Other factors that the Director may consider for excess hour approvals include:

  • Whether the employer has examined other avenues to complete work (including whether employees on layoff could be recalled to perform work; how many shifts are operating; whether it is feasible to add another shift; or whether the employer can hire new employees instead of having current employees work excess hours);
  • The number of excess hours being requested;
  • The requested duration of the approval and what necessary measures are being adopted to avoid or reduce excess weekly hours in the future;
  • The reason for the employer requesting the approval;
  • The implications for the employer and/or employees if approval is not granted; and
  • Whether the employer has also served an application for an approval to average hours for the purposes of calculating overtime pay.

Other factors that the Director may consider for overtime averaging approvals include:

  • Whether the information provided with regard to scheduling indicates non-compliance with the hours of work or rest period provisions; and
  • Whether the employer has also served an application for an approval for excess weekly hours of work.

Posting Requirements

An employer who has applied for an approval for excess weekly hours or overtime pay averaging must post a copy of the application in at least one conspicuous place, in every workplace of the employer, where it is likely to come to the attention of the employees. The application should be posted on the same day that it is served on the Director.

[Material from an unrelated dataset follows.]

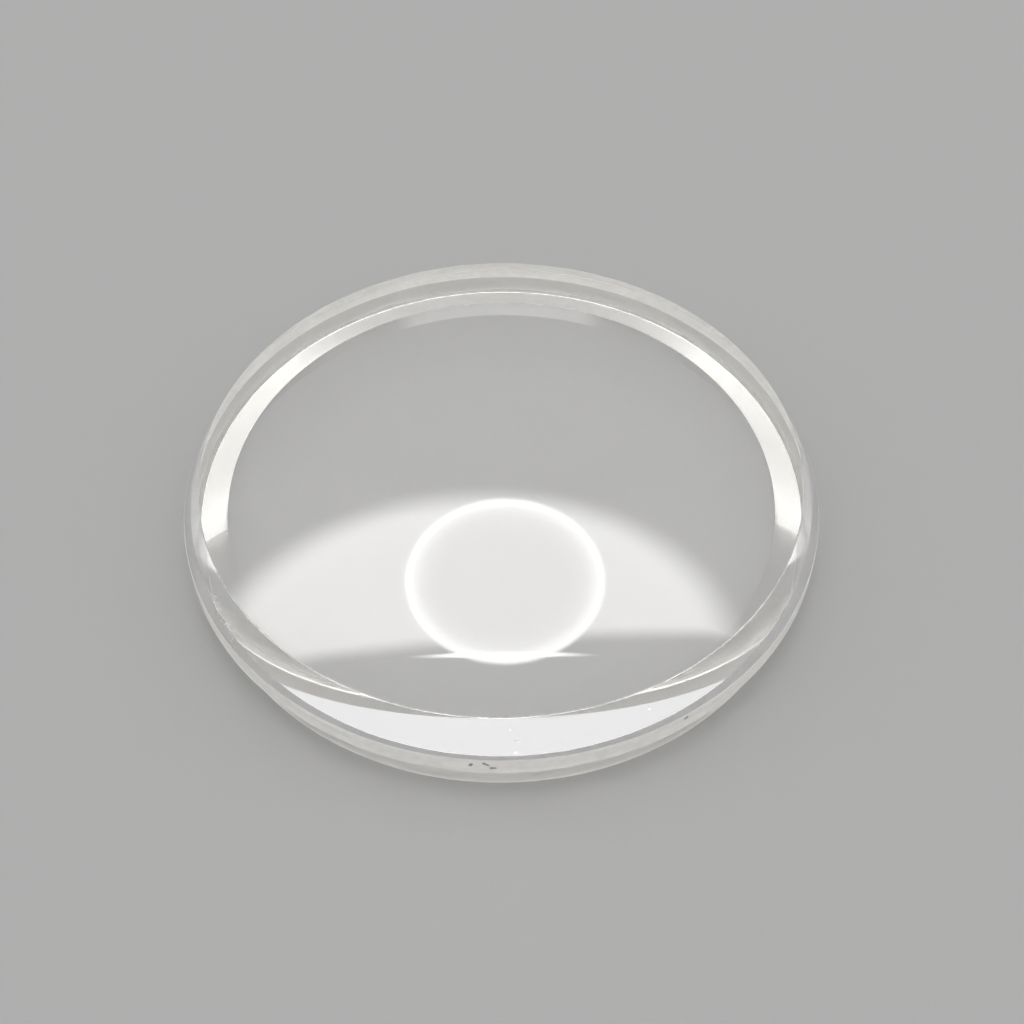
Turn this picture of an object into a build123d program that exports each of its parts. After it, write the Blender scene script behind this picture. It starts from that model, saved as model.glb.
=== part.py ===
from build123d import *
import os

# Watch crystal: one round glass, lying the way up that it has on the watch.
# Millimetres. Z is the optical axis and points outwards, away from the dial.
# The origin is the centre of the foot, the narrow flat ring at the very bottom.

# Driving dimensions
outer_diameter = 31.5      # across the ground side wall
wall_height = 0.95         # height of the ground side wall
bevel_width = 1.0          # how far the polished bevel leans in, measured along the radius
bevel_height = 2.0         # height of the polished bevel
dome_rise = 0.5            # height of the outer dome above its own edge
ledge_width = 0.65         # width of the flat ground ledge that rests on the rim of the case
boss_height = 1.9          # how far the ground boss reaches below the ledge, into the case
foot_width = 0.25          # width of the flat ground ring at the bottom of the boss
facet_width = 1.35         # how far the polished facet inside the foot leans in
facet_rise = 0.85          # height of that facet
hollow_rise = 0.15         # depth of the shallow polished hollow within the facet, at its centre
edge_break = 0.1           # small chamfer on each sharp outer corner

# Radii, from the outside in
wall_radius = outer_diameter / 2
dome_radius_at_edge = wall_radius - bevel_width
boss_radius = wall_radius - ledge_width
foot_inner_radius = boss_radius - foot_width
facet_inner_radius = foot_inner_radius - facet_width

# Heights above the foot, from the bottom up
ledge_level = boss_height
hollow_top = facet_rise + hollow_rise
wall_top = ledge_level + wall_height
bevel_top = wall_top + bevel_height
dome_top = bevel_top + dome_rise


def half_section():
    """Half of the glass's cross-section, from the axis outwards, drawn in the XZ plane."""
    hollow_head = (0, hollow_top)
    facet_inner_corner = (facet_inner_radius, facet_rise)
    foot_inner_corner = (foot_inner_radius, 0)
    foot_outer_corner = (boss_radius, 0)
    ledge_inner_corner = (boss_radius, ledge_level)
    ledge_outer_corner = (wall_radius, ledge_level)
    wall_top_corner = (wall_radius, wall_top)
    dome_corner = (dome_radius_at_edge, bevel_top)
    dome_head = (0, dome_top)
    outwards = (1, 0)
    outline = [
        TangentArc(hollow_head, facet_inner_corner, tangent=outwards),
        Polyline(
            facet_inner_corner,
            foot_inner_corner,
            foot_outer_corner,
            ledge_inner_corner,
            ledge_outer_corner,
            wall_top_corner,
            dome_corner,
        ),
        TangentArc(dome_head, dome_corner, tangent=outwards),
        Line(dome_head, hollow_head),
    ]
    sharp_corners = [foot_outer_corner, ledge_outer_corner, wall_top_corner, dome_corner]
    face = make_face(outline)
    broken = [min(face.vertices(), key=lambda v: v.distance_to(Vertex(*corner))) for corner in sharp_corners]
    return chamfer(broken, edge_break)


def crystal():
    """The finished glass: the half section turned once round the Z axis."""
    return revolve(Plane.XZ * half_section(), Axis.Z)


os.makedirs("parts", exist_ok=True)
export_step(crystal(), "parts/crystal.step")
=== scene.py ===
import collections
import math

import bpy
from mathutils import Euler, Matrix, Vector


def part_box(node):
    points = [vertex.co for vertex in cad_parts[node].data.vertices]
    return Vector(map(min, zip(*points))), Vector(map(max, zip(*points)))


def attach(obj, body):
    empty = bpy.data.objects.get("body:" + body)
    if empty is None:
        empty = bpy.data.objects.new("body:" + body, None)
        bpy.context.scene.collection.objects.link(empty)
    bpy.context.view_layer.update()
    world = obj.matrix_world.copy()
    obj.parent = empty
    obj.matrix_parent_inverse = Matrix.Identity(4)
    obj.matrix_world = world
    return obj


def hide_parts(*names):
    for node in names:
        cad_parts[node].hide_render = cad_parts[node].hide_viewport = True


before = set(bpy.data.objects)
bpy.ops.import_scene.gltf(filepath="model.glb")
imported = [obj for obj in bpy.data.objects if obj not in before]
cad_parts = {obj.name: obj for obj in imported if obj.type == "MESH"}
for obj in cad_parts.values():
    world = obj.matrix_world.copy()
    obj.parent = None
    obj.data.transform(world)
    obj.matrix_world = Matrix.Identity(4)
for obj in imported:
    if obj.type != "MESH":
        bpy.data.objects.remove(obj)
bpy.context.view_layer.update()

bl_info = {
    "name": "Watch Crystal",
    "version": (1, 0, 0),
    "blender": (4, 5, 0),
    "location": "3D View > Sidebar > Watch Crystal",
    "description": "A domed mineral watch glass with a polished bevel and a ground, stepped underside",
    "category": "Object",
}

NODE = "crystal"
BODY = "root"
PIECE = "crystal_glass"
MM = 0.001
SEED = 3

low_corner, high_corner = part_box(NODE)
CAD_DIAMETER = high_corner.x - low_corner.x


class Wire:
    """A node socket that plain arithmetic can be written with."""

    def __init__(self, tree, socket):
        self.tree = tree
        self.socket = socket

    def math(self, operation, *values):
        node = self.tree.nodes.new("ShaderNodeMath")
        node.operation = operation
        for place, value in zip(node.inputs, values):
            plug(self.tree, place, value)
        return Wire(self.tree, node.outputs[0])

    def __add__(self, other):
        return self.math("ADD", self, other)

    def __radd__(self, other):
        return self.math("ADD", other, self)

    def __sub__(self, other):
        return self.math("SUBTRACT", self, other)

    def __rsub__(self, other):
        return self.math("SUBTRACT", other, self)

    def __mul__(self, other):
        return self.math("MULTIPLY", self, other)

    def __rmul__(self, other):
        return self.math("MULTIPLY", other, self)

    def __truediv__(self, other):
        return self.math("DIVIDE", self, other)

    def __rtruediv__(self, other):
        return self.math("DIVIDE", other, self)

    def __pow__(self, other):
        return self.math("POWER", self, other)

    def __neg__(self):
        return self.math("MULTIPLY", self, -1.0)

    def root(self):
        return self.math("SQRT", self)

    def size(self):
        return self.math("ABSOLUTE", self)

    def above(self, edge):
        return self.math("GREATER_THAN", self, edge)

    def equals(self, value, tolerance=0.1):
        return self.math("COMPARE", self, float(value), tolerance)

    def at_least(self, value):
        return self.math("MAXIMUM", self, value)

    def at_most(self, value):
        return self.math("MINIMUM", self, value)


def plug(tree, place, value):
    """Sets a socket to a value, or links it where the value is another socket."""
    if isinstance(value, Wire):
        tree.links.new(value.socket, place)
    else:
        place.default_value = value


class Nodes:
    """A node tree in which every node but plain arithmetic comes from one method."""

    def __init__(self, tree):
        self.tree = tree
        tree.nodes.clear()

    def add(self, kind, settings=None, sockets=None, out=0):
        node = self.tree.nodes.new(kind)
        for name, value in (settings or {}).items():
            if name == "stops":
                self.set_stops(node.color_ramp, value)
            else:
                setattr(node, name, value)
        for name, value in (sockets or {}).items():
            place = node.inputs[name] if isinstance(name, int) else self.named(node, name)
            plug(self.tree, place, value)
        if not node.outputs:
            return node
        if isinstance(out, str):
            return Wire(self.tree, next(s for s in node.outputs if s.name == out and s.enabled))
        return Wire(self.tree, [s for s in node.outputs if s.enabled][out])

    def named(self, node, name):
        found = [s for s in node.inputs if s.name == name and s.enabled]
        if not found:
            raise KeyError(f"{node.bl_idname} has no socket {name}")
        return found[0]

    def set_stops(self, ramp, stops):
        while len(ramp.elements) < len(stops):
            ramp.elements.new(0.5)
        for element, (place, colour) in zip(ramp.elements, stops):
            element.position = place
            element.color = colour

    def join(self, geometries):
        """Joins several geometries, all of which go into one socket."""
        node = self.tree.nodes.new("GeometryNodeJoinGeometry")
        for geometry in reversed(geometries):
            self.tree.links.new(geometry.socket, node.inputs[0])
        return Wire(self.tree, node.outputs[0])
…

If the application is approved, the employer must post the approval in place of the application, and leave the approval posted until it expires. If the application is refused, the employer must post the refusal notice for a sixty (60) day period in place of the application form.

Duration of Approval

The Director’s approval to exceed hours of work can be for a maximum of three (3) years, with a one (1) year maximum if the hours in the agreement exceed sixty (60) hours per week.

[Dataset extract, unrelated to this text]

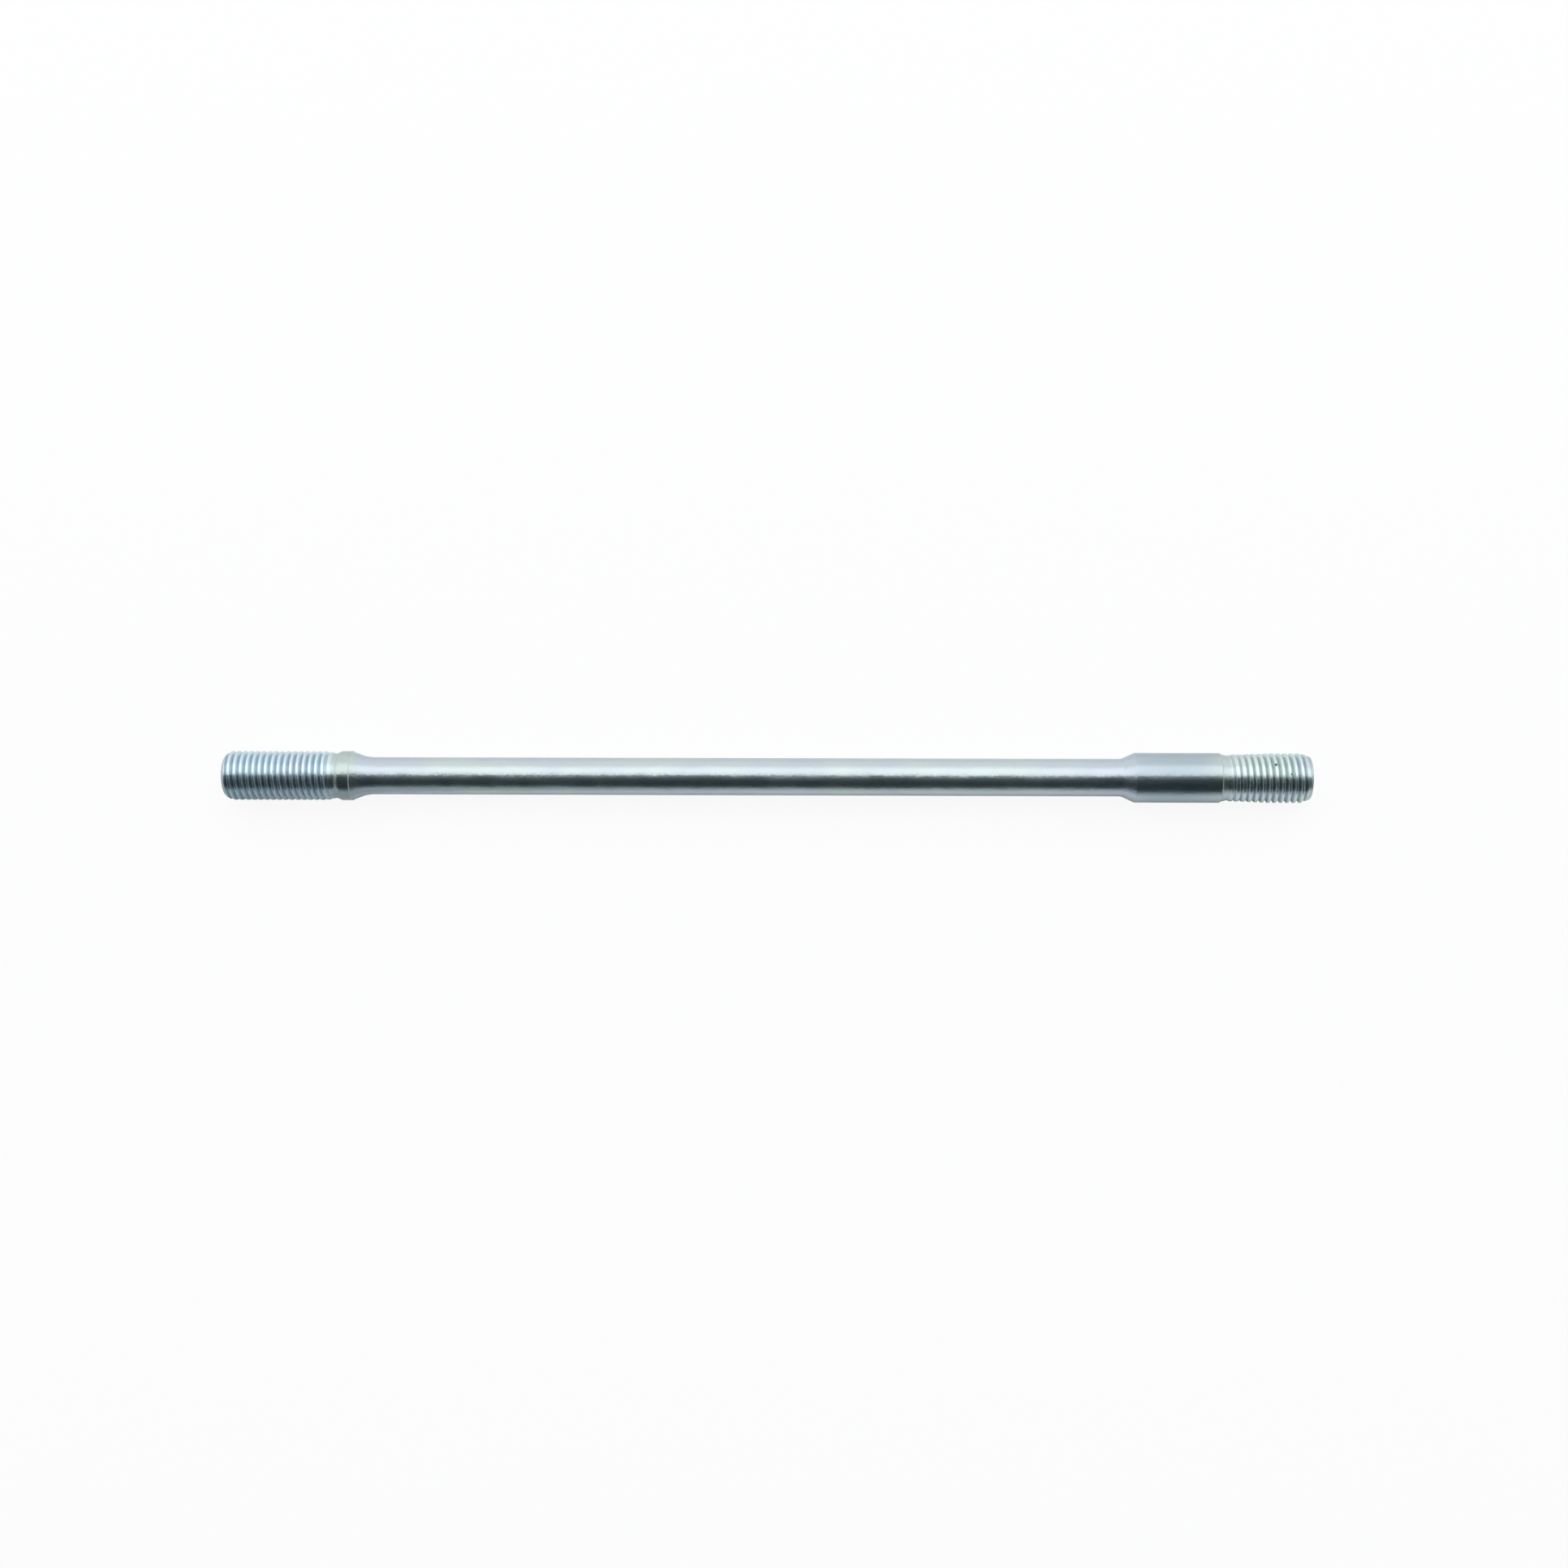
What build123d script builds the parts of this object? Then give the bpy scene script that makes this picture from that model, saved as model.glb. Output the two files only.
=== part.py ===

An agreement to average hours for the purposes of calculating overtime pay cannot be for a term greater than two (2) years.

Approval Not Required if Only Work Day Exceeds Eight Hours

Note that as long as the total amount of hours per week does exceed forty-eight (48), an employer can permit or require an employee to work in excess of eight (8) hours a day by forming a written agreement with that employee (or union) and providing that employee with an Information Sheet, which is discussed below. A Director’s approval is not necessary if the daily eight (8) hours are exceeded so long as the work week is less than forty-eight (48) hours.

Overtime Threshold is Forty-Four Hours

Note that even if the Director approves an agreement to exceed the forty-eight (48) hour work week or approves an agreement to average hours for overtime pay purposes, employees must still be compensated with overtime pay for hours worked in excess of forty-four (44) hours per week.

Employer Rights Pending Director’s Approval Of An Application

If an employer does not receive an approval or refusal from the Director within thirty (30) days after serving an application to exceed work hours or average hours, and certain criteria are met:

  • Employees who have signed an agreement can work in excess of forty-eight (48) hours, provided that they do not work more than sixty (60) hours per week, despite the number of hours set out in the application;and/or
  • The employer may average an employee’s hours over no more than a two (2) week period, despite the period of averaging set out in the application.

Review Of The New Requirements For Excess Hours Of Work And Averaging Hours Agreements

A. Hours of Work

In addition to a Director’s approval, employers who permit or require employees to work more than forty-eight (48) hours in a work week must now:

What Must Be Included in a Written Agreement

An agreement to exceed hours of work must:

  • be in writing;
  • specify the maximum number of excess hours in a week (or day) that the employee agrees to work;
  • demonstrate the employee’s informed consent that the ESA’s standard limits are being exceeded;
  • acknowledge that the employee has received the Information Sheet if the agreement is entered into after March 1, 2005 (if the agreement is entered into before March 1, 2005, the employee must be provided with the Information Sheet before June 1, 2005);
  • inform the employee of their right to cancel the agreement on two (2) week’s notice to the employer;
  • indicate any additional terms relevant to working excess hours;
  • state when the agreement comes into effect and when it ends;
  • include the names of the parties; and
  • clearly indicate that the employer and employee have in fact agreed (which can be evidenced by signatures). Keep in mind that employees must be provided with a sufficient amount of time to consider the agreement before entering into it, which varies depending on the circumstances and type of agreement.

Providing the Information Sheet to an Employee

When an employer must provide the Information Sheet to an employee depends on when the written agreement is formed.

  • Agreement formed before March 1, 2005 - Information Sheet must be provided before June 1, 2005.
  • Agreement formed after March 1, 2005 - Information sheet must be provided before forming the agreement and the fact that the Information Sheet has been provided should be reflected in the agreement.

B. Averaging Hours

In addition to a Director’s approval, employers who average an employee’s hours of work over a period of more than one (1) week for the purposes of calculating overtime pay must:

  • form written agreements with affected employees (or unions).

An employer is not required to provide non-unionized employees with a copy of the Information Sheet.

What Must Be Included in a Written Agreement

An agreement entered into after March 1, 2005 must:

  • be in writing;
  • indicate the employee’s agreement to have his or her hours of work averaged over period of specified number of weeks;
  • demonstrate the employee’s informed consent that the ESA entitles the employee to receive overtime pay for hours worked in excess of forty-four (44) hours per week;
  • provide an expiry date for the agreement, which cannot be more than two (2) years after the agreement’s effective date for non-unionized employees;
  • inform the employee that the agreement cannot be cancelled before the agreement expires unless BOTH the employer and employee agree;
  • indicate any additional terms relevant to averaging hours of work for the purposes of determining entitlement to overtime pay;
  • state when the agreement comes into effect;
  • include the names of the parties; and
  • clearly indicate that the employer and employee have in fact agreed (which can be evidenced by signatures).

Again, keep in mind that employees must be provided with a sufficient amount of time to consider the agreement before entering into it, which varies depending on the circumstances and type of agreement.

The content of this article is intended to provide a general guide to the subject matter. Specialist advice should be sought about your specific circumstances.